### Exercise goal:
Return all of the data exactly as given.

### Supplied information:
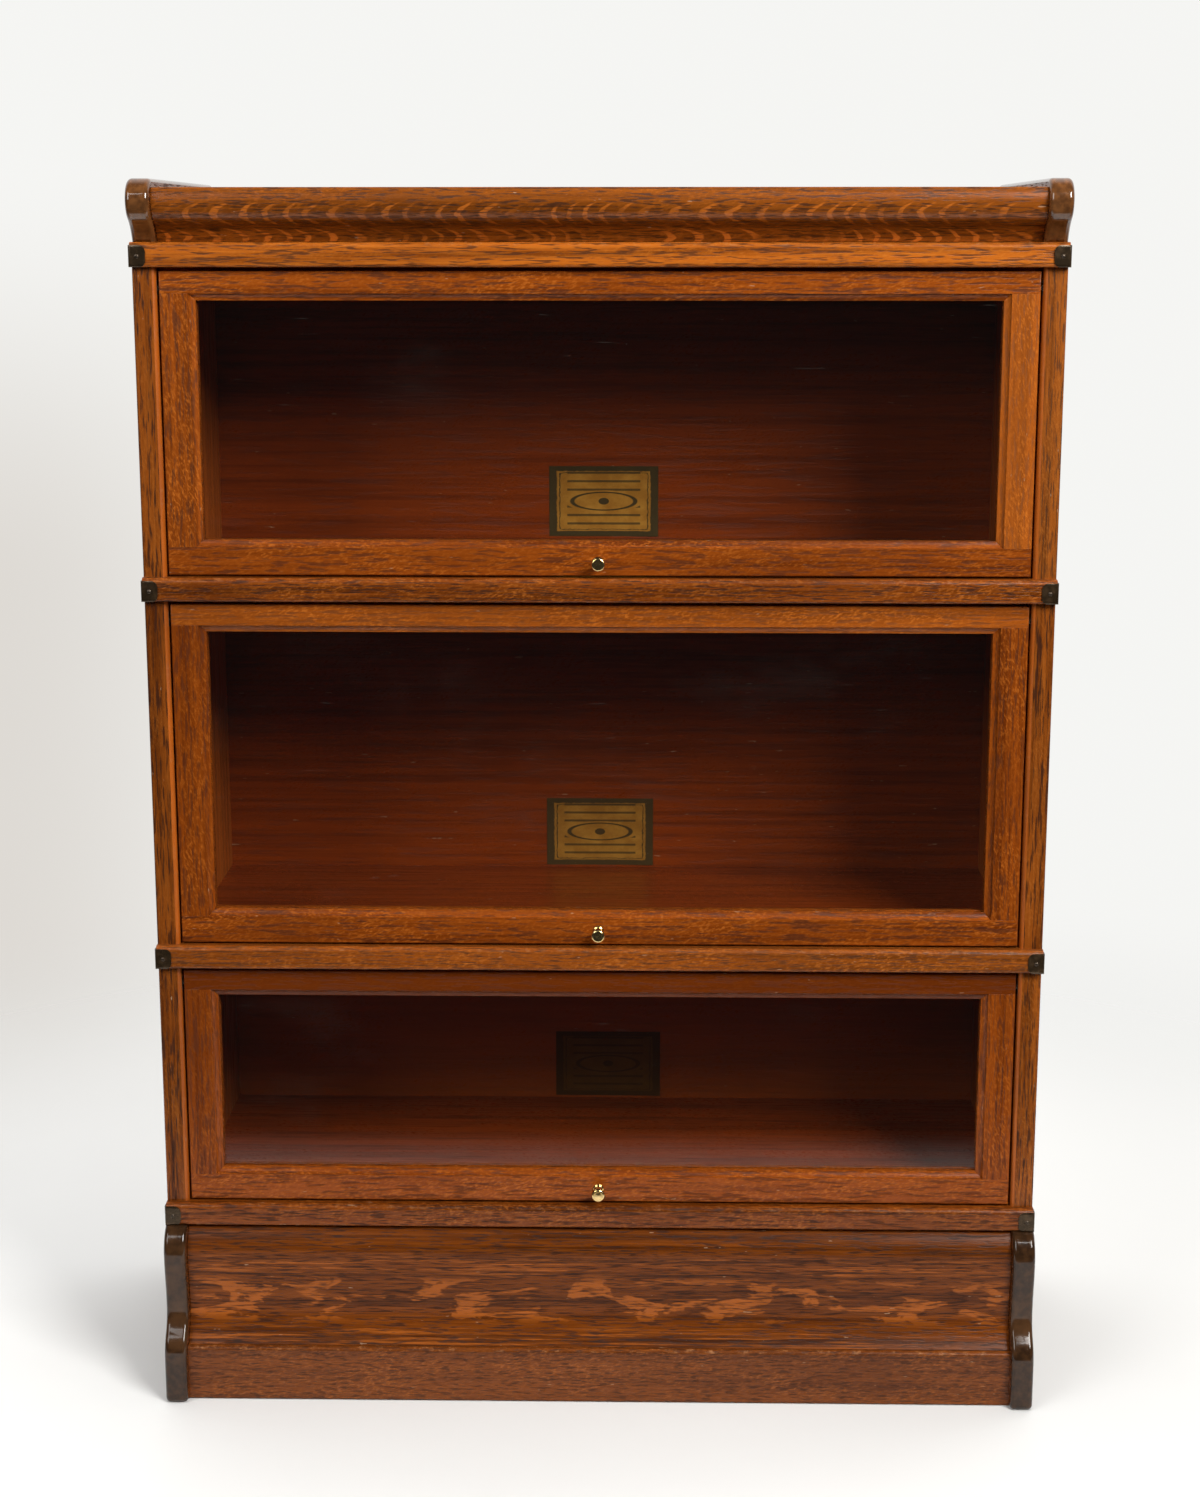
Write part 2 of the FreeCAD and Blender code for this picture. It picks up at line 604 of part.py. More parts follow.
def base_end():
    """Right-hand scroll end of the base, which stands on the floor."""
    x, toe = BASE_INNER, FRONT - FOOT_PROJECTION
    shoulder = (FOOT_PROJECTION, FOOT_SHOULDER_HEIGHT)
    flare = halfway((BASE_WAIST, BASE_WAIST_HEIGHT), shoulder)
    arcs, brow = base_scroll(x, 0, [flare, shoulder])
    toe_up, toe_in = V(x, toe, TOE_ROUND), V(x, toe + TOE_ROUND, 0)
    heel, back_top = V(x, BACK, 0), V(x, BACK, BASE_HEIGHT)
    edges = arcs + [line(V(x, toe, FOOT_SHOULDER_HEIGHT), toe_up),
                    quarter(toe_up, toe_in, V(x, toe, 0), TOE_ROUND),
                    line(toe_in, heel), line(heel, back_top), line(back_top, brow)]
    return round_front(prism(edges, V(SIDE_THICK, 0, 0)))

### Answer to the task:
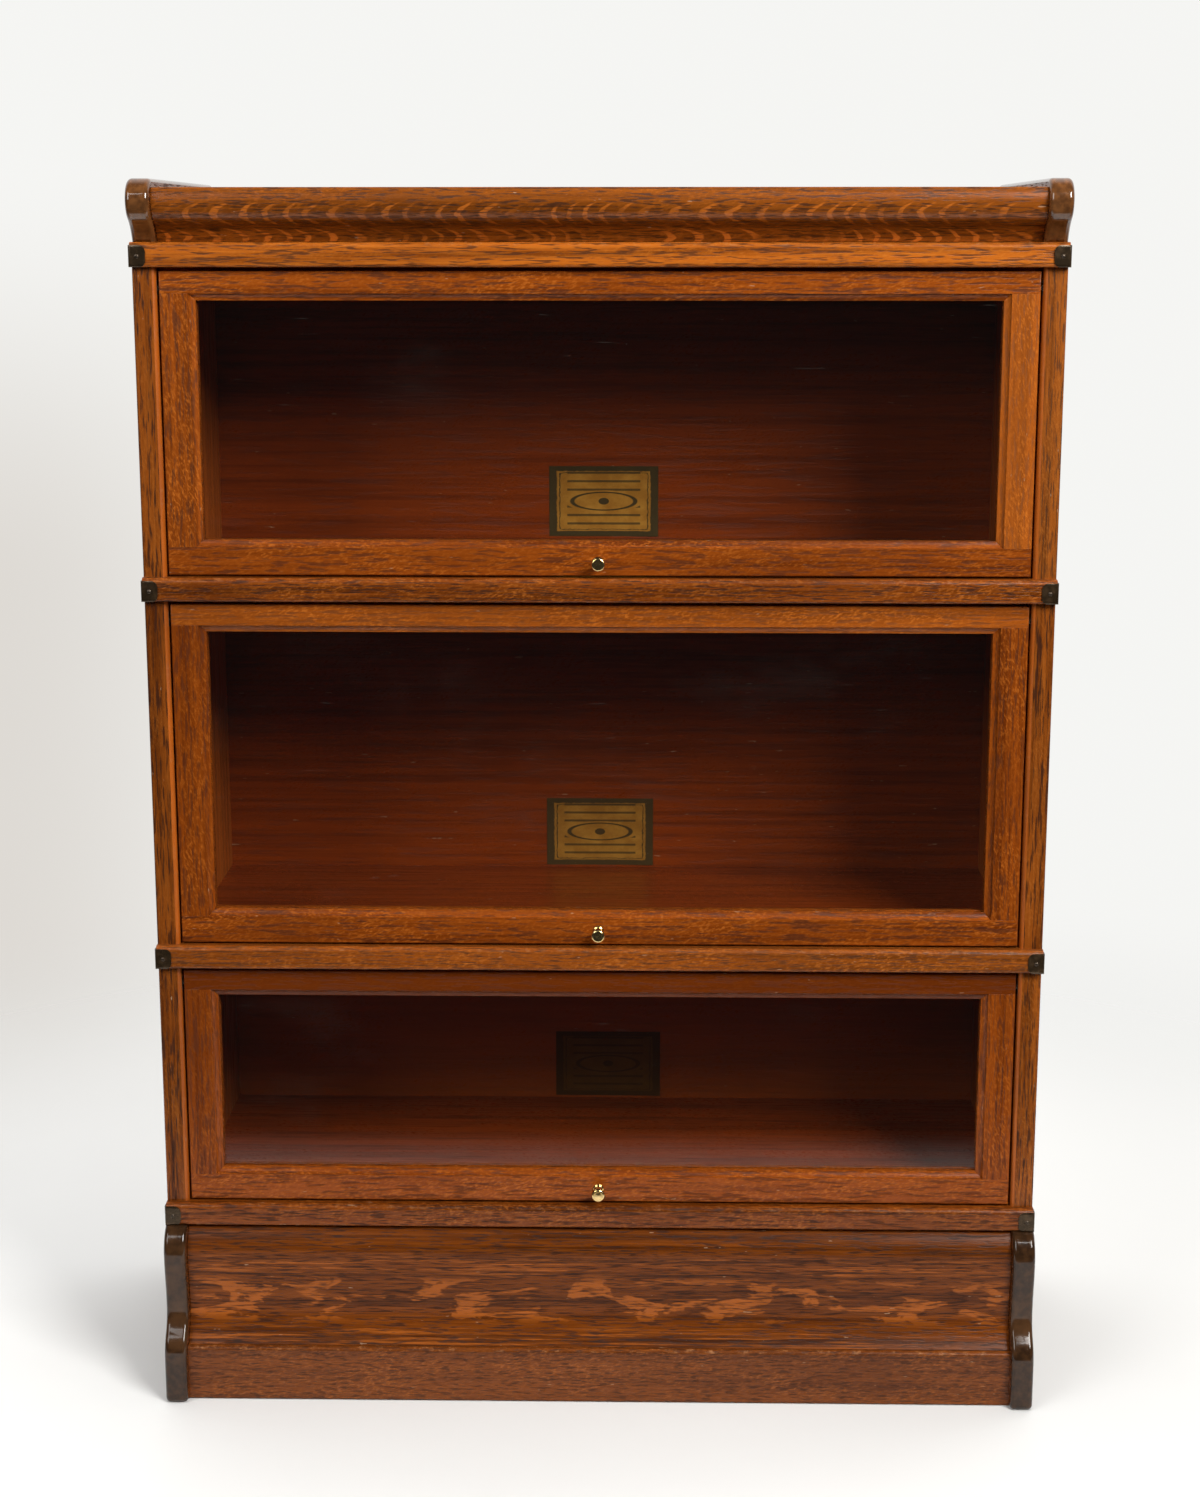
Write part 2 of the FreeCAD and Blender code for this picture. It picks up at line 604 of part.py. More parts follow.
def base_end():
    """Right-hand scroll end of the base, which stands on the floor."""
    x, toe = BASE_INNER, FRONT - FOOT_PROJECTION
    shoulder = (FOOT_PROJECTION, FOOT_SHOULDER_HEIGHT)
    flare = halfway((BASE_WAIST, BASE_WAIST_HEIGHT), shoulder)
    arcs, brow = base_scroll(x, 0, [flare, shoulder])
    toe_up, toe_in = V(x, toe, TOE_ROUND), V(x, toe + TOE_ROUND, 0)
    heel, back_top = V(x, BACK, 0), V(x, BACK, BASE_HEIGHT)
    edges = arcs + [line(V(x, toe, FOOT_SHOULDER_HEIGHT), toe_up),
                    quarter(toe_up, toe_in, V(x, toe, 0), TOE_ROUND),
                    line(toe_in, heel), line(heel, back_top), line(back_top, brow)]
    return round_front(prism(edges, V(SIDE_THICK, 0, 0)))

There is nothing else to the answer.